True, it never promised to consult with citizens or to avoid blindsiding them with last-minute, unpublicized measures that would dramatically change their city. The omission should have been a red flag, but who could have known that this fundamental underpinning of democracy needed to be written down?
By comparison, TEAM for a Livable Vancouver’s 2022 policy platform made it clear that consultation with citizens and neighbourhoods was central to its philosophy.
“We believe that neighbourhood-based planning, consultation, and collaboration should form the heart of the City’s operations, policies, and future planning,” it said.
“The integrity, transparency, and robustness of this democratic, people-focused process is the foundation upon which resilient, inclusive neighbourhoods are built. . . . It is incumbent upon the Mayor, Council, and City Staff to engage with people from across the City through this process to create a safe, prosperous, and livable city for all Vancouverites.”
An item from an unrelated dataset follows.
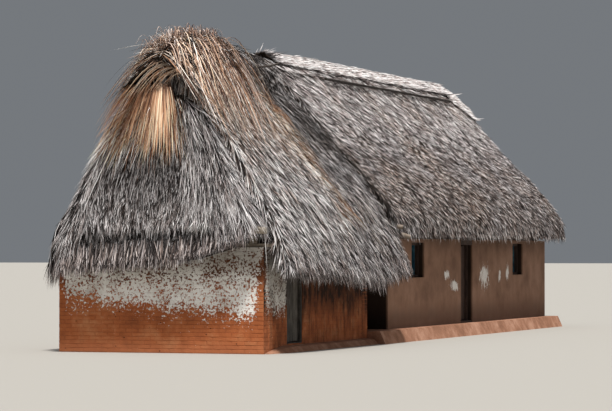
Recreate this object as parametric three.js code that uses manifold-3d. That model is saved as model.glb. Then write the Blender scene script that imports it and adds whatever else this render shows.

Among TEAM’s proposals: City-supported neighbourhood organizations so residents and local businesses could advocate for their interests; limiting in-camera meetings to only when secrecy is truly essential; publishing and publicizing materials one month before matters go to council so people have a chance to react; creating a lobbyist registry, and exploring alternative models of local government.
At the time, TEAM was seeking to reverse years of citizen-squelching governance by Vision Vancouver and former mayor Kennedy Stewart’s council; it had no idea that what was ahead would be even worse.
With two years to go before the next civic election in 2026, TEAM is working hard toward forming a new Vancouver City Council that believes that yes, residents should have a say in what’s happening in their city.